ISTANBUL (Reuters) – Turkey’s main opposition leader launched a European court appeal on Tuesday over an April vote that granted President Tayyip Erdogan sweeping powers, stepping up his challenge to the government as he leads a 425 kilometre (265 mile) protest march.
Before starting the 20th day of his march, CHP head Kemal Kilicdaroglu signed an appeal to the European Court of Human Rights against the decision by Turkey’s YSK election board to accept unstamped ballots in the April 16 referendum.

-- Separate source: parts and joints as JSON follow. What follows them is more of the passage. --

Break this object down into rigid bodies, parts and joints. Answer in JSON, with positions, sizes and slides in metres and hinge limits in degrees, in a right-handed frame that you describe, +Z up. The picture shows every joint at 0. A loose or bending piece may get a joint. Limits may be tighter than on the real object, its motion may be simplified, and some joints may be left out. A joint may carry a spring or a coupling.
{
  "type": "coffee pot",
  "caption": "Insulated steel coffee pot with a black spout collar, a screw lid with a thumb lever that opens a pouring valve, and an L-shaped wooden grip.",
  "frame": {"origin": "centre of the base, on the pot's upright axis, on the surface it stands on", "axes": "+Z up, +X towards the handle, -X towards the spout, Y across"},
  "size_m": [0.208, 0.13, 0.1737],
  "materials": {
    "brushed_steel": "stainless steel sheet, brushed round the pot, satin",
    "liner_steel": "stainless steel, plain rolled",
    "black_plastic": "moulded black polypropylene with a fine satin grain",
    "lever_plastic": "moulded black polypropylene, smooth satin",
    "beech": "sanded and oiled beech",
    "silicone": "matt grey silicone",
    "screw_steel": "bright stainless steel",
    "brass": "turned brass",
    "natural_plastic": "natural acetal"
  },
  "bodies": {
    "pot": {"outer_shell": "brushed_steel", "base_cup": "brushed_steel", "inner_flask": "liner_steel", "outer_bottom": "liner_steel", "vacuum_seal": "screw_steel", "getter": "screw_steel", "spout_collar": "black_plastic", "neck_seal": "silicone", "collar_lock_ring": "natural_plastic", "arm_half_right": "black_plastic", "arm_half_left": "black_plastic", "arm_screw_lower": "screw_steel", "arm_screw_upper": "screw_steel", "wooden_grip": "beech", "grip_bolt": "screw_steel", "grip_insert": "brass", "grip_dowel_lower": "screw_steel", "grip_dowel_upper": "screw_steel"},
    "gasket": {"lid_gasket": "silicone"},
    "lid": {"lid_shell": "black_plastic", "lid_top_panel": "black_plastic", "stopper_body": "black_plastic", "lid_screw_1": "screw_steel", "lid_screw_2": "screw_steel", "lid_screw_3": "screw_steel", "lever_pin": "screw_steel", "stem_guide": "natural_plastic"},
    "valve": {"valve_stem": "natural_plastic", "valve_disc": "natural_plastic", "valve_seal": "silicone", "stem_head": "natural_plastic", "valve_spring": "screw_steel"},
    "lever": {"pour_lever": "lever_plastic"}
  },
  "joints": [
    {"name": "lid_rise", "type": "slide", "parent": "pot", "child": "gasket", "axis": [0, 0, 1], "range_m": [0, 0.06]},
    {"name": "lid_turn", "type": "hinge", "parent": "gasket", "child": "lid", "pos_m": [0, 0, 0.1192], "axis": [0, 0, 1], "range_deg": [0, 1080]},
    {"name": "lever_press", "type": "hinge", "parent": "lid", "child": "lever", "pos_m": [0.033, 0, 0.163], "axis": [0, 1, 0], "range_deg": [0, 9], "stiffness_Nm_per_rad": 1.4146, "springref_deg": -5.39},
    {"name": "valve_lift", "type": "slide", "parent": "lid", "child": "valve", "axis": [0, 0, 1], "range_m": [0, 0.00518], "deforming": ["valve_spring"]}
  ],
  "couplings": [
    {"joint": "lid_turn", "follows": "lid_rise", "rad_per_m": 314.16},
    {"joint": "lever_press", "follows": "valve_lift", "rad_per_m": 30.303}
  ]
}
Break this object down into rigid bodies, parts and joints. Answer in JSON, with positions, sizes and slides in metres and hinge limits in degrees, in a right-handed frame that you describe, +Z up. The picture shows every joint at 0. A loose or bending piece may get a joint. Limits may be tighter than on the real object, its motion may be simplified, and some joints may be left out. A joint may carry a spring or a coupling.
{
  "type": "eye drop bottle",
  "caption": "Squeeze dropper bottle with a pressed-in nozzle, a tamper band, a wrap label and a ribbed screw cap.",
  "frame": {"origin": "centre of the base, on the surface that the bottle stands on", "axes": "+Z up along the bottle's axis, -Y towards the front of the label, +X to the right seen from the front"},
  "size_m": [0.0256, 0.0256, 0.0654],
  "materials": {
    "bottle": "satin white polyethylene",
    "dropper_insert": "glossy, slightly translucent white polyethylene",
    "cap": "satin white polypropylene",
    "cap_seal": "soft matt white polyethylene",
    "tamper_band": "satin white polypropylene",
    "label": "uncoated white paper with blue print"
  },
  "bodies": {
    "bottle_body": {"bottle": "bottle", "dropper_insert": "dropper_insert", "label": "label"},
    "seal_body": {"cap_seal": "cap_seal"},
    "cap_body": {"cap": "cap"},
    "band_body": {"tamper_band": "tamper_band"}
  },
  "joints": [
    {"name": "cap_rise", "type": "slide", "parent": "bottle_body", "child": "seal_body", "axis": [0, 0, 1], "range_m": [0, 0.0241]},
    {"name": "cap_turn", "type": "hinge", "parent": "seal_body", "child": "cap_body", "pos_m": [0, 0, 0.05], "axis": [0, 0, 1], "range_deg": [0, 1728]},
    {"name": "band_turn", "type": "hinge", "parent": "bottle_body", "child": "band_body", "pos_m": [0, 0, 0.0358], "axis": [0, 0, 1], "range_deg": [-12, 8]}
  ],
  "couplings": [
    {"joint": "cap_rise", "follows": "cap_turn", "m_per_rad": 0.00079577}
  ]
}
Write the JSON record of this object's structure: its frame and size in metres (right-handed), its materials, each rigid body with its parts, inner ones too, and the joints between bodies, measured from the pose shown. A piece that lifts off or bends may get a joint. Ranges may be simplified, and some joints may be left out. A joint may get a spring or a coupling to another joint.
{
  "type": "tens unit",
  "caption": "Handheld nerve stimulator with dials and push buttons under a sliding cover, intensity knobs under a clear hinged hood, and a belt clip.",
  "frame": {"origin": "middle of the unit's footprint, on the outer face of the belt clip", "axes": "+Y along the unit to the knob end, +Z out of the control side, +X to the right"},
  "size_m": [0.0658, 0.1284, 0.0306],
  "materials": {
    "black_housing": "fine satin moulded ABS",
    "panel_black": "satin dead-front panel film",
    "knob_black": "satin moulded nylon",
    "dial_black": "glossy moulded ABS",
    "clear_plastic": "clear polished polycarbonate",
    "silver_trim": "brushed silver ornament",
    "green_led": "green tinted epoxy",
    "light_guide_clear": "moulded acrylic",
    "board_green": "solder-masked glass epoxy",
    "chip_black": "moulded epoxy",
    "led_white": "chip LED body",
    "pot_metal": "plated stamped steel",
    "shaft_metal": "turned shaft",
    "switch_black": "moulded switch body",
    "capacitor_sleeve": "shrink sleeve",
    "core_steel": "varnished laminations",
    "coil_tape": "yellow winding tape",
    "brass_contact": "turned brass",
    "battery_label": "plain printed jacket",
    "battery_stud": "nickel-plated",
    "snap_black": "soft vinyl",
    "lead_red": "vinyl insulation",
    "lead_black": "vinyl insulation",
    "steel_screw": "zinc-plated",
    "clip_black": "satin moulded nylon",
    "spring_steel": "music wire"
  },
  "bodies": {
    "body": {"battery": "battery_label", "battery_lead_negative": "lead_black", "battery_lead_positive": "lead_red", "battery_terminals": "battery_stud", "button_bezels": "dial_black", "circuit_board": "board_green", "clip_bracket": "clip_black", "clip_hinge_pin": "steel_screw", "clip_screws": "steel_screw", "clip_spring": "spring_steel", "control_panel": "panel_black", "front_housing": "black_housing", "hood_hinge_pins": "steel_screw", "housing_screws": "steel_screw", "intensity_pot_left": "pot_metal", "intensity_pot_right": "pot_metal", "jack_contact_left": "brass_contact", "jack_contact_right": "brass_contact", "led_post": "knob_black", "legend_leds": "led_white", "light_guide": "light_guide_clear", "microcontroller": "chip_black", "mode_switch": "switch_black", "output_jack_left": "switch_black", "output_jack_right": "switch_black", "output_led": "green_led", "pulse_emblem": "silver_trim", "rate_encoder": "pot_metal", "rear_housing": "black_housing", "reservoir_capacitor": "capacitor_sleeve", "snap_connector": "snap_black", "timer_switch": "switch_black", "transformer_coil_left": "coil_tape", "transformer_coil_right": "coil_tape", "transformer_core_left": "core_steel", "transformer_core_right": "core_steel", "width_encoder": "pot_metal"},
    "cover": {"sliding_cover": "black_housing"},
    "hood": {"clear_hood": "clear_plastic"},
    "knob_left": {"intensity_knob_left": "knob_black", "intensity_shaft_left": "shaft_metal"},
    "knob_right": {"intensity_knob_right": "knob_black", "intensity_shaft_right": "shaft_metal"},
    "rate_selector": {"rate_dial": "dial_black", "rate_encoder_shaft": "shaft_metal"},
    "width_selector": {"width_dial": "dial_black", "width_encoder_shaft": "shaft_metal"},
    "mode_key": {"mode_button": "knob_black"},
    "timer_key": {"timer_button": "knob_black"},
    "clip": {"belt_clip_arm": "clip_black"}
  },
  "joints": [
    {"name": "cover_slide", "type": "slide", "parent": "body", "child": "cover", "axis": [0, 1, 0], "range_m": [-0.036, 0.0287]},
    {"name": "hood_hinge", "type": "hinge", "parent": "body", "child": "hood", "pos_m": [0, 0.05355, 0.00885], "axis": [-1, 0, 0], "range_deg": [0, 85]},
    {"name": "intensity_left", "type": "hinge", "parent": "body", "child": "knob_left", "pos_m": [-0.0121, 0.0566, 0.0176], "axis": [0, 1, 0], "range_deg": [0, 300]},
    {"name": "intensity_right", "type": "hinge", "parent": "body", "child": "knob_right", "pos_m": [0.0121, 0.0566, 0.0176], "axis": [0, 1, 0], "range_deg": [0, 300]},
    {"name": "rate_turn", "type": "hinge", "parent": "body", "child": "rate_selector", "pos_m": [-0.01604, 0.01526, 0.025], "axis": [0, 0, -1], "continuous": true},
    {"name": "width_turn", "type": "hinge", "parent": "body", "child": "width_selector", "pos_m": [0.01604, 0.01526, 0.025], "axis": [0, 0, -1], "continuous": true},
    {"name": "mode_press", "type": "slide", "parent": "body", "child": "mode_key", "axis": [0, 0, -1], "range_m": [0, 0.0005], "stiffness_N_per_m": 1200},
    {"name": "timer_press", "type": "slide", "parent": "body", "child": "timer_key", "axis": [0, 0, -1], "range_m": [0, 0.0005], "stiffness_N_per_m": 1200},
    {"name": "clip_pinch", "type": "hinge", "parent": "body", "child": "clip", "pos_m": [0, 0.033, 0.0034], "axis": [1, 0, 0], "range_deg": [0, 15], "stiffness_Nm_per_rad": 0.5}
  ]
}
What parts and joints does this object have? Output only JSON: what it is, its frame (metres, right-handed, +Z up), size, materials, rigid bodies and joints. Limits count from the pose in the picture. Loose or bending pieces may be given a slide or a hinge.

“The YSK decision made the referendum illegitimate. We are applying to the European Court of Human Rights,” Kilicdaroglu told reporters in the city of Izmit, around 100 km (62 miles) east of central Istanbul.
Kilicdaroglu, 68, set out for Istanbul from the capital Ankara on June 15 after fellow CHP deputy Enis Berberoglu was jailed for 25 years for spying, becoming the first MP from the party to be imprisoned in a government crackdown following a failed coup in July 2016.
April’s referendum, held under a state of emergency, gave a narrow 51.4 percent approval for constitutional changes that sharply widened Erdogan’s presidential authority.
Opposition parties have said the poll was deeply flawed, while European election observers said the decision of the High Electoral Board (YSK) to allow unstamped ballot papers to be counted had removed a main safeguard against voting fraud.